BOSTON — A year ago, Kyle L. Gathers, a gang member and longtime drug dealer, was sitting in prison.
On Saturday, he was sitting on the stage for his graduation from vocational school, where he was the student commencement speaker.
“I lived in a neighborhood where hope didn’t exist, where potential didn’t matter,” he told his 200 fellow graduates at Benjamin Franklin Institute of Technology here. “And when you heard you had it, it saddened you, because you couldn’t fathom a future.”
Mr. Gathers, 31, spent 10 years in and out of prison on convictions for shootings, extortion and selling cocaine and marijuana. He was in solitary confinement for two of those years.
On Saturday, he had an urgent message for his classmates, who were gathered before him in black caps and gowns in a steamy auditorium. You need to think about your “personal legend” and the influence you are having on younger people, he told them, because they look up to you whether you realize it or not.
Mr. Gathers said that when he was growing up, his role models had been cousins and uncles who belonged to gangs and hung out in a scruffy park in the Dorchester section of Boston.
He said he became comfortable in the streets. He was cool. He was tough.
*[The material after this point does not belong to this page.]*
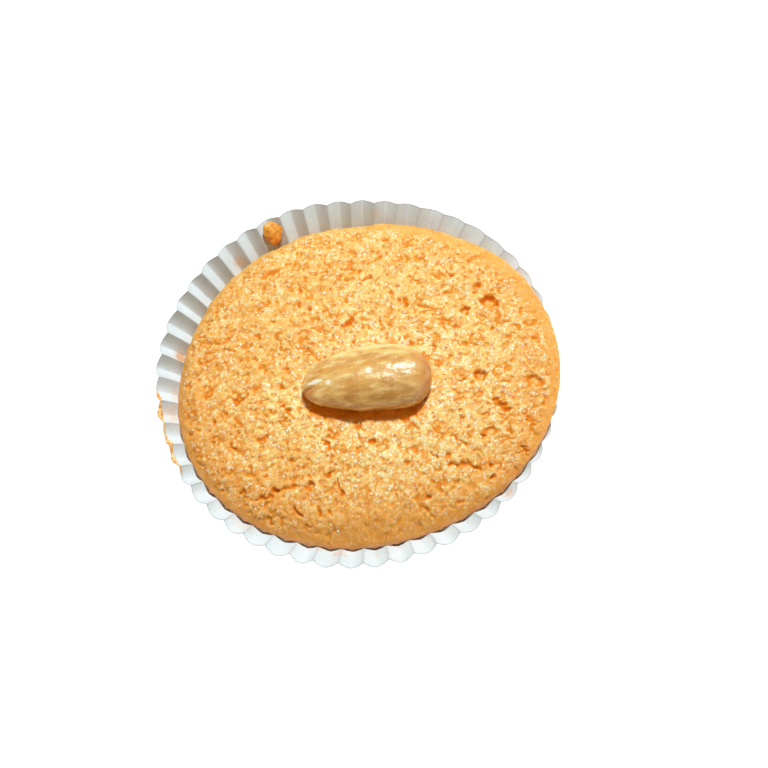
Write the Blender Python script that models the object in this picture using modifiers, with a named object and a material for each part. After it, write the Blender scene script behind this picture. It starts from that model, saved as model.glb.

He never used drugs, he said, but he started dealing as a teenager to help his mother make ends meet.
And he gained some notoriety, starting at 9 when relatives were rounded up in a federal raid.
“I got a reputation,” he recalled in an interview after the ceremony. “Everyone felt comfortable around me, they liked me or they were scared of me. It was some sort of celebrity. And then being in solitary, and being in prison in general, it was like a celebration, to them.”
But he was unaware of the effect that he was having on his younger siblings. When he was 13, his younger sister was shot while she was sitting next to him. She survived. But in 2014, his brother, Jameil Williams, who adored him and followed his every move, was not so lucky. He was gunned down and killed at 22.
“That was the turning point for me,” Mr. Gathers said.
“I was loyal to the streets but the streets were not loyal to me,” he said. “I was important where it didn’t matter to be important.”
He was determined to turn his life around, for himself and for his son, now 10. While he was still imprisoned, Mr. Gathers began studying and wrote a book of poems, “The Feelings They Couldn’t Lock Away.”
When he was released from prison, in June, he entered a program called College Bound Dorchester and enrolled at Benjamin Franklin, where he specialized in heating, ventilation and air-conditioning technology. On Saturday, he graduated magna cum laude and sat on the stage with the institute’s officials.
His immediate future is uncertain. He is staying with a friend for now because he has nowhere else to live. His job search will begin on Monday, when he sends out his résumé.
He is amazed to still be alive. When he was in high school, he said, he was consumed with wondering about whether he would be killed. Prison actually offered him some protection.
“Today seemed impossible,” he told his classmates. “Many of my friends didn’t make it to see today, my brother being one of them, and others may not ever get to see the outside world again.”
He added: “No one taught us how to believe in ourselves. That grit came from us.”